If you lean too heavily into the pace of development direction, you'll write unmaintainable garbage which may or may not be your problem if you dip and go work for another company, but it will definitely be someone else's problem. Thus, i think that software engineering could use a bit more of actual engineering it.

Not necessarily 50 page requirement docs that don't conform to reality and that no one cares about or reads, but actually occasionally slowing down and thinking about the codebases that they're working on. Right now, i've been working on one of the codebases in a project on and off for about 4 years - it's not even a system component, but rather just some business software that's important to the clients. In my personal experience, focusing just on speed wouldn't have been sustainable past 1 year, since the codebase is now already hundreds of thousands of lines long.

For a contrast, consider how your OS would work if it were developed just while focusing on the speed of development.

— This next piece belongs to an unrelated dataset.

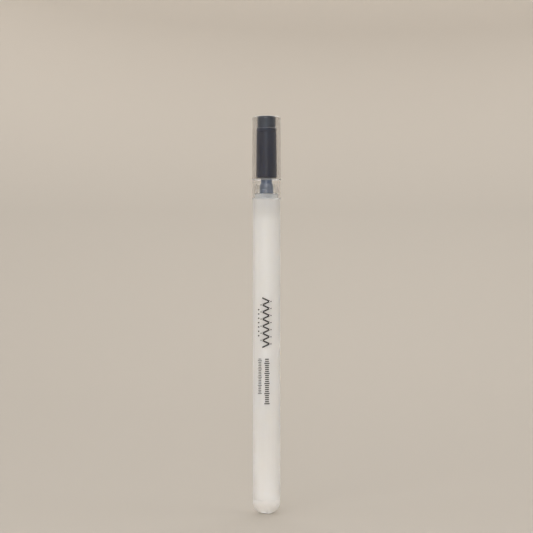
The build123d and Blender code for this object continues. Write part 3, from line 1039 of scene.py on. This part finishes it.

> splitting things into modules takes time and involves making decisions you likely don’t know the answer to.

The first thought I had when I read this was the thought of being horrified about people not using modules to structure their code.

Then I realized that in some languages creating/changing modules is quite a bit of work and some organizations might have rules making it worse.

> Speed [of delivery] is often the most important factor.

Depends on the org and the app type. If banks "moved fast and broke things" using millions of dollars, they'd be shut down or sued into oblivion. If it's merely showing dancing cats to teeny-boppers, sure, move fast and break things because there's nothing of worth being broken.